Sinclair crossed his arms, shooting her a glance from the spot where he stood in front of the floor-to-ceiling window in front of his office. “I’m sure it’s too much to ask that there’s a paper trail connecting DuPree to either property?”
Oh, if only. “Sadly, it is,” Isabella confirmed. “There’s no connection between DuPree and any of the previous owners or tenants, and he never owned or rented either house. He makes most of his on-the-books money in real estate, though, so it follows that he’d have a line on vacant properties.” She’d looked into his business dealings at length last week. They were clean enough to squeak from every angle. Unfortunately. “It’s possible he scouted empty houses and had Franco and the big guy, Rampage, keep the girls in these places.”
“It would explain the extra locks on the doors in both locations,” Maxwell said, and the idea gained momentum in Isabella’s brain.
“It would also keep DuPree’s name off any leases. If he paid other people to squat in these houses and do his dirty work for him, there wouldn’t be any way to put him or any of his associates there without witnesses.”
“In North Point?” Hollister let out an exhale tinged heavily with doubt. “Good luck. Nobody talks to the cops down there.”
Which DuPree had almost certainly counted on. Christ, he was as slippery as he was smart.
“Okay.” Isabella dipped her chin in thought, ordering and re-ordering the facts like the pieces to a puzzle as she tried to line up the edges and curves. “So we’ve got Franco and Rampage who are clearly on DuPree’s payroll. Any ID on the guy who called my cell phone? His voice wasn’t familiar.”
Capelli shook his head, his brows bent in concentration. “I pulled the records from the phone company, but the call was made from a payphone in the middle of downtown Remington.”
“They still have those?” Hale asked, and Isabella got the impression she was only half-joking.
Unfortunately, Capelli was all serious. “Only in the busiest parts of the city, and this one is about a block from Remington Hospital but just outside the reach of any city cams, so yeah, we don’t even have a snowball’s chance of figuring out who placed the call.”
“Great.” Isabella tugged a hand through her hair in frustration. DuPree was clearly meticulous. But there was no such thing as the perfect crime. There had to be something they could go by, some small slip-up that would turn into a big lead.
“There is something a little weird about this call, though.” Capelli sifted through the paperwork on his desk, coming up with the paper placemat where she’d recorded the grim details of her conversation in the diner. “Moreno, you’re sure you wrote down everything the guy said, word for word?”

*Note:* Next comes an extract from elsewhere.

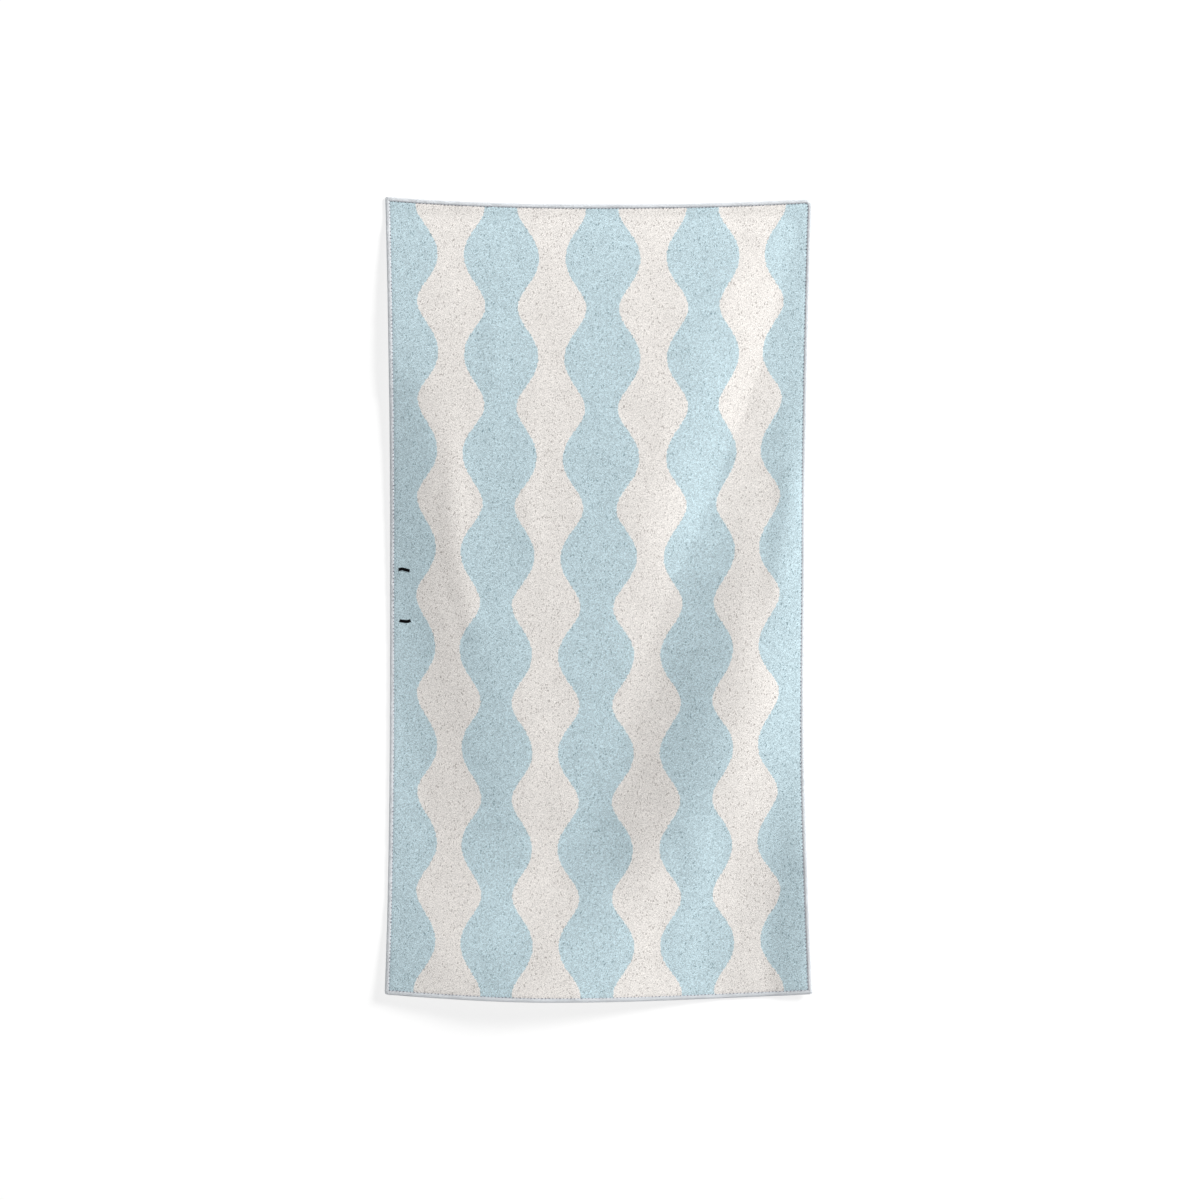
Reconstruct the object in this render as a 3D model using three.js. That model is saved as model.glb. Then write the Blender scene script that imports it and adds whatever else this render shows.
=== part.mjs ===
// Sports towel: one cut length of short-pile towelling, 400 x 740 mm when flat, lying
// face up with two broad rises, a slanting crease between them and a lifted bottom edge.
// Millimetres, +X to the right, +Y to the top edge, +Z up, standing on z = 0.

import * as THREE from 'three';

// The cloth as it is cut and sewn
const FLAT_WIDTH = 400;
const FLAT_LENGTH = 740;
const THICKNESS = 2.4;
const SHARP_CORNER = 2;
const ROUND_CORNER = 7;
const CLOTH_COLOUR = 0xc6d3d6;
const CLOTH_ROUGHNESS = 0.95;

// How the edges lie, seen from above. Each edge is furthest out at its corners and is
// drawn in, or hangs lower, near its middle.
const LEFT_EDGE = { reach: -197, drawnIn: 5, middle: 0, curve: 2.5 };
const RIGHT_EDGE = { reach: 197, drawnIn: -7, middle: -60, curve: 2 };
const TOP_EDGE = { middle: 364, leftCorner: 7, rightCorner: 5, curve: 2.3 };
const BOTTOM_EDGE = { middle: -370, leftCorner: 6, rightCorner: 6, curve: 2.2 };
const HALF_REACH = 197;
const HALF_LENGTH = 370;
const MIDDLE_SAG = 8;

// The broad rise on the left. It starts at foot, is up at shoulder, has its rim above
// the crease, and falls to the crease within fall, down to floor.
const LEFT_RISE = table(
  ['y', 'foot', 'shoulder', 'height', 'rim', 'crease', 'fall', 'floor'],
  [380, -500, -150, 0, 0, 196, 40, 0],
  [358, -500, -150, 0.4, 0.4, 194, 44, 0],
  [336, -500, -150, 3.6, 4, 190, 54, 0],
  [310, -500, -148, 6.4, 7, 183, 68, 0],
  [265, -480, -144, 9.6, 10.2, 171, 82, 0],
  [222, -380, -142, 11.4, 12, 158, 88, 0],
  [182, -255, -138, 12.4, 13, 144, 84, 0],
  [127, -228, -134, 13.2, 13.6, 120, 76, 0.4],
  [100, -224, -132, 13.2, 13.5, 108, 70, 1.6],
  [72, -220, -128, 13, 13.1, 96, 64, 4],
  [45, -218, -123, 12.6, 12.4, 84, 58, 6.8],
  [17, -216, -116, 12, 11.6, 73, 56, 8.2],
  [-38, -210, -98, 11, 10.2, 51, 60, 8.4],
  [-93, -204, -80, 9.8, 8.6, 33, 66, 7.4],
  [-148, -192, -68, 8, 6.6, 7, 60, 5.8],
  [-204, -182, -66, 4.8, 4.4, -17, 46, 4],
  [-259, -178, -78, 1.6, 1.4, -36, 40, 1.3],
  [-314, -174, -84, 0, 0, -50, 42, 0],
  [-380, -172, -94, 0, 0, -54, 42, 0],
);

// The rise on the right of the crease: a small ridge by the right edge at the top,
// a high hump at two thirds of the length, and a low wave towards the bottom edge.
const RIGHT_RISE = table(
  ['y', 'crest', 'height', 'leftWidth', 'rightWidth'],
  [228, 184, 0, 16, 30],
  [164, 184, 2.8, 34, 40],
  [118, 184, 5.2, 54, 50],
  [90, 184, 8.2, 78, 56],
  [54, 182, 11.4, 98, 62],
  [17, 172, 13.2, 106, 74],
  [-38, 146, 14, 104, 92],
  [-93, 131, 14.6, 102, 92],
  [-148, 109, 14.6, 101, 88],
  [-204, 79, 13.2, 96, 80],
  [-259, 44, 13.2, 94, 98],
  [-300, 10, 12.4, 98, 130],
  [-380, -56, 8.5, 112, 190],
);

// The lower right corner and the middle of the bottom edge, which lift off the surface
const LIFTED_CORNER = table(
  ['y', 'crest', 'height', 'leftWidth', 'rightWidth'],
  [-175, 196, 0, 28, 20],
  [-212, 196, 3, 38, 20],
  [-250, 196, 6, 44, 20],
  [-304, 196, 6.5, 50, 20],
  [-380, 196, 5.5, 55, 20],
);
const LIFTED_END = table(
  ['y', 'crest', 'height', 'leftWidth', 'rightWidth'],
  [-215, -76, 0, 140, 220],
  [-255, -82, 3, 144, 224],
  [-290, -88, 8.6, 150, 232],
  [-325, -94, 14.6, 164, 240],
  [-380, -100, 20, 190, 250],
);

// How soft the crease and the first lift off the surface are
const CREASE_ROUNDING = 0.1;
const CREASE_STEEPNESS = 2.1;
const RIM_START = 0.7;
const FLOOR_END = 260;
const FLOOR_RUN = 140;
const LIFT_SOFTNESS = 1.2;
const TOUCHING = 1;

// The grid: cells are narrower towards the two long edges, where the folds are tight
const COLUMNS = 34;
const ROWS = 52;
const EDGE_CROWDING = 0.35;
const WALK_STEPS = 400;

function table(names, ...rows) {
  const columns = {};
  names.forEach((name, k) => {
    columns[name] = rows.map((row) => row[k]);
  });
  return columns;
}

// Slope of a column at row i that never overshoots its neighbours
function rowSlope(ys, values, i) {
  const last = ys.length - 1;
  const before = i > 0 ? (values[i] - values[i - 1]) / (ys[i] - ys[i - 1]) : null;
  const after = i < last ? (values[i + 1] - values[i]) / (ys[i + 1] - ys[i]) : null;
  if (before === null) return after;
  if (after === null) return before;
  if (before * after <= 0) return 0;
  return (2 * before * after) / (before + after);
}

// One column of a table at y, smoothly from row to row; rows run from top to bottom
function columnAt(columns, name, y) {
  const ys = columns.y;
  const values = columns[name];
  const last = ys.length - 1;
  if (y >= ys[0]) return values[0];
  if (y <= ys[last]) return values[last];
  let i = 0;
  while (y < ys[i + 1]) i += 1;
  const step = ys[i + 1] - ys[i];
  const t = (y - ys[i]) / step;
  const startSlope = rowSlope(ys, values, i) * step;
  const endSlope = rowSlope(ys, values, i + 1) * step;
  return (
    values[i] * (1 + 2 * t) * (1 - t) ** 2 +
    startSlope * t * (1 - t) ** 2 +
    values[i + 1] * t * t * (3 - 2 * t) +
    endSlope * t * t * (t - 1)
  );
}

function rowAt(columns, y) {
  const row = {};
  for (const name of Object.keys(columns)) row[name] = columnAt(columns, name, y);
  return row;
}

function clamp01(t) {
  return Math.min(1, Math.max(0, t));
}

function ease(t) {
  const u = clamp01(t);
  return u * u * (3 - 2 * u);
}

// 1 in the crease, steepest beside it, 0 one fall away
function creaseDrop(t) {
  const soft = Math.hypot(t, CREASE_ROUNDING) - CREASE_ROUNDING;
  const full = Math.hypot(1, CREASE_ROUNDING) - CREASE_ROUNDING;
  return clamp01(1 - soft / full) ** CREASE_STEEPNESS;
}

function ridge(row, x) {
  const away = x - row.crest;
  const t = away < 0 ? -away / row.leftWidth : away / row.rightWidth;
  return t < 1 ? row.height * Math.cos((Math.PI / 2) * t) ** 2 : 0;
}

function leftRise(row, x) {
  const toCrease = row.crease - x;
  const rimStart = row.crease - RIM_START * row.fall;
  const top = row.height + (row.rim - row.height) * ease((x - row.shoulder) / (rimStart - row.shoulder));
  const drop = creaseDrop(Math.max(0, toCrease) / row.fall);
  const beforeCrease = top * (1 - drop) + row.floor * drop;
  const pastCrease = row.floor * ease((FLOOR_END - x) / FLOOR_RUN);
  const level = toCrease > 0 ? beforeCrease : pastCrease;
  return level * ease((x - row.foot) / (row.shoulder - row.foot));
}

// Rows of all four tables at one y, worked out once for a whole line across the cloth
function foldsAt(y) {
  return {
    left: rowAt(LEFT_RISE, y),
    ridges: [RIGHT_RISE, LIFTED_CORNER, LIFTED_END].map((rows) => rowAt(rows, y)),
  };
}

// Height of the underside: flat on the surface wherever the folds leave it there
function undersideAt(folds, x) {
  let z = leftRise(folds.left, x);
  for (const row of folds.ridges) z += ridge(row, x);
  const soft = 0.5 * (z + Math.hypot(z, LIFT_SOFTNESS));
  return Math.max(0, soft - TOUCHING);
}

function sideEdge(edge, y) {
  const span = y > edge.middle ? HALF_LENGTH - edge.middle : HALF_LENGTH + edge.middle;
  const away = Math.min(1, Math.abs(y - edge.middle) / span);
  return edge.reach + edge.drawnIn * (1 - away ** edge.curve);
}

function endEdge(edge, x) {
  const away = Math.min(1, Math.abs(x) / HALF_REACH);
  const lift = x < 0 ? edge.leftCorner : edge.rightCorner;
  return edge.middle + lift * away ** edge.curve;
}

// Where along the line across the cloth each of its flat widths comes to lie, so that
// the cloth keeps its width where it climbs a fold
function walkAcross(y) {
  const folds = foldsAt(y);
  const from = sideEdge(LEFT_EDGE, y);
  const to = sideEdge(RIGHT_EDGE, y);
  const step = (to - from) / WALK_STEPS;
  const walked = [0];
  for (let k = 1; k <= WALK_STEPS; k += 1) {
    const rise = undersideAt(folds, from + k * step) - undersideAt(folds, from + (k - 1) * step);
    walked.push(walked[k - 1] + Math.hypot(step, rise));
  }
  return (share) => {
    const goal = share * walked[WALK_STEPS];
    let k = 1;
    while (k < WALK_STEPS && walked[k] < goal) k += 1;
    const part = (goal - walked[k - 1]) / (walked[k] - walked[k - 1]);
    return from + (k - 1 + part) * step;
  };
}

// A place on the flat cloth, from its left and bottom edges, with the corners rounded:
// three of them are nearly sharp, and the top right one is round
function roundedCorner(across, up) {
  const topRight = across > FLAT_WIDTH / 2 && up > FLAT_LENGTH / 2;
  const radius = topRight ? ROUND_CORNER : SHARP_CORNER;
  const nearSide = Math.min(across, FLAT_WIDTH - across);
  const nearEnd = Math.min(up, FLAT_LENGTH - up);
  const a = Math.max(0, radius - nearSide);
  const b = Math.max(0, radius - nearEnd);
  if (a === 0 || b === 0) return { across, up };
  const pull = Math.max(a, b) / Math.hypot(a, b);
  return {
    across: across + (across < FLAT_WIDTH / 2 ? 1 : -1) * a * (1 - pull),
    up: up + (up < FLAT_LENGTH / 2 ? 1 : -1) * b * (1 - pull),
  };
}

// A place on the flat cloth, as it lies: its point on the underside
function layDown(across, up) {
  const place = roundedCorner(across, up);
  const upShare = place.up / FLAT_LENGTH;
  const levelY = HALF_LENGTH * (2 * upShare - 1);
  const x = walkAcross(levelY)(place.across / FLAT_WIDTH);
  const top = endEdge(TOP_EDGE, x);
  const bottom = endEdge(BOTTOM_EDGE, x);
  const away = Math.min(1, Math.abs(x) / HALF_REACH);
  const sag = MIDDLE_SAG * Math.sin(Math.PI * upShare) * (1 - away * away);
  const y = bottom + (top - bottom) * upShare - sag;
  return new THREE.Vector3(x, y, undersideAt(foldsAt(y), x));
}

function crowded(share) {
  return share - (EDGE_CROWDING * Math.sin(2 * Math.PI * share)) / (2 * Math.PI);
}

// The closed sheet: the upper face stands one thickness above the underside
function sheetGeometry() {
  const positions = [];
  const index = [];
  const layer = (COLUMNS + 1) * (ROWS + 1);
  const at = (i, j, upper) => (upper ? layer : 0) + j * (COLUMNS + 1) + i;
  const laid = [];
  for (let j = 0; j <= ROWS; j += 1) {
    for (let i = 0; i <= COLUMNS; i += 1) {
      laid.push(layDown(FLAT_WIDTH * crowded(i / COLUMNS), (FLAT_LENGTH * j) / ROWS));
    }
  }
  for (const p of laid) positions.push(p.x, p.y, p.z);
  for (const p of laid) positions.push(p.x, p.y, p.z + THICKNESS);

  for (let j = 0; j < ROWS; j += 1) {
    for (let i = 0; i < COLUMNS; i += 1) {
      const [a, b, c, d] = [at(i, j, true), at(i + 1, j, true), at(i + 1, j + 1, true), at(i, j + 1, true)];
      index.push(a, b, c, a, c, d);
      index.push(a - layer, c - layer, b - layer, a - layer, d - layer, c - layer);
    }
  }
  const wall = (a, b) => index.push(a, b, b + layer, a, b + layer, a + layer);
  for (let i = 0; i < COLUMNS; i += 1) {
    wall(at(i, 0, false), at(i + 1, 0, false));
    wall(at(i + 1, ROWS, false), at(i, ROWS, false));
  }
  for (let j = 0; j < ROWS; j += 1) {
    wall(at(0, j + 1, false), at(0, j, false));
    wall(at(COLUMNS, j, false), at(COLUMNS, j + 1, false));
  }

  const geometry = new THREE.BufferGeometry();
  geometry.setAttribute('position', new THREE.Float32BufferAttribute(positions, 3));
  geometry.setIndex(index);
  geometry.computeBoundingBox();
  const middle = geometry.boundingBox.getCenter(new THREE.Vector3());
  geometry.translate(-middle.x, -middle.y, 0);
  geometry.computeVertexNormals();
  return geometry;
}

function makeTowel() {
  const material = new THREE.MeshStandardMaterial({
    color: CLOTH_COLOUR,
    roughness: CLOTH_ROUGHNESS,
    metalness: 0,
  });
  const towel = new THREE.Mesh(sheetGeometry(), material);
  towel.name = 'towel';
  return towel;
}

const sportsTowel = new THREE.Group();
sportsTowel.add(makeTowel());

export default sportsTowel;
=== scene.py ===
import bpy
import numpy as np
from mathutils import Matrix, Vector


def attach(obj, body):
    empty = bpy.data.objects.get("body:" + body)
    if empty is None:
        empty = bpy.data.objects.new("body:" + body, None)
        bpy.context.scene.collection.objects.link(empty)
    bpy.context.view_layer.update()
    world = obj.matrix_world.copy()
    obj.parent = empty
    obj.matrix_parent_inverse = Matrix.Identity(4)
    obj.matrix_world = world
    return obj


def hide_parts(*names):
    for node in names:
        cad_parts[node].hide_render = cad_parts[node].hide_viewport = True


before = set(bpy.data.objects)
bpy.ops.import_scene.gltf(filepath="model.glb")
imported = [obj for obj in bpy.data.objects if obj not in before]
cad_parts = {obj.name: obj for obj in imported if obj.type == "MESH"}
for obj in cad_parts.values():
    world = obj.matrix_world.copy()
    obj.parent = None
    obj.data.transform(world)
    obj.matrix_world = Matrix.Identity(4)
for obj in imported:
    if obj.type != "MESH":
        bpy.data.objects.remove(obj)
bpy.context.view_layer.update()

# The towel's cloth. One cut length of short-pile towelling, 400 x 740 mm when flat, woven with
# cream wave stripes on pale blue and plain off-white behind. It lies loose, face up, on its
# surface, and the overlock presses its cut edge thin all round. Sizes are in millimetres.
MM = 0.001
FLAT_WIDTH = 400.0
FLAT_LENGTH = 740.0
SHARP_CORNER = 2.0
ROUND_CORNER = 7.0

# How the edges lie, seen from above, as in the solid
LEFT_EDGE = dict(reach=-197, drawn_in=5, middle=0, curve=2.5)
RIGHT_EDGE = dict(reach=197, drawn_in=-7, middle=-60, curve=2)
TOP_EDGE = dict(middle=364, left_corner=7, right_corner=5, curve=2.3)
BOTTOM_EDGE = dict(middle=-370, left_corner=6, right_corner=6, curve=2.2)
HALF_REACH = 197.0
HALF_LENGTH = 370.0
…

“As much as I could remember, yeah.” Details grew hazy over time, even for the best of cops, and she’d broken too many cases wide open over verbal missteps criminals thought would be overlooked.
Capelli shook his head, his eyes narrowing behind the dark frames of his glasses while he read once, twice, then again for good measure. “This one line, right here where he said, ‘beyond the shadow of a doubt’. It’s so familiar. Almost like…” In one swift motion, he jerked back against his desk chair hard enough to make the thing squeal in protest. “Oh, shit. I know who DuPree’s security guy is.”
“Are you sure?” she asked, then backtracked with a shake of her head, because, hello. Capelli. “Who is it?”
“He’s a hacker, goes by the alias of the Shadow. His real name is Conrad Vaughn, although not a lot of people know that. Last I heard, he was in Tokyo, but honestly, the guy could be in this room and we probably wouldn’t know it. He’s crazy-smart and even more dangerous. Although no one’s proved it, he’s credited with crashing Twitter last month.”
“Are you kidding me?” Hollister asked, sitting up straight in shock. “The site was down for like eight hours.”
“Nine hours and twenty-two minutes, to be exact,” Capelli said. “He loves to talk in riddles, always about shadows and light. And if he’s behind DuPree’s security, you can bet the guy’s tracks aren’t just covered. They’re gone. The Shadow never leaves a trace.”
“There’s always a trace,” Sinclair said, cutting into Isabella’s dread with absolute certainty. “We just need to find it. Maxwell, I want you and Hale to dig deeper on Danny Marcus’s end—connections between him and DuPree, these parties, the wrestler, anything. Moreno and Hollister, go to North Point and see if someone on Oakmont can’t ID any of these guys at that house, Saturday morning or otherwise. Make it worth their while to have accurate memories. Capelli, figure out how this Shadow guy is getting his intel. I want to know what he knows, how he knows it—and let’s jam him up so he can’t get anything else while we’re at it. I want concrete evidence that DuPree’s behind these murders and I want it past tense. Let’s connect the dots, people.”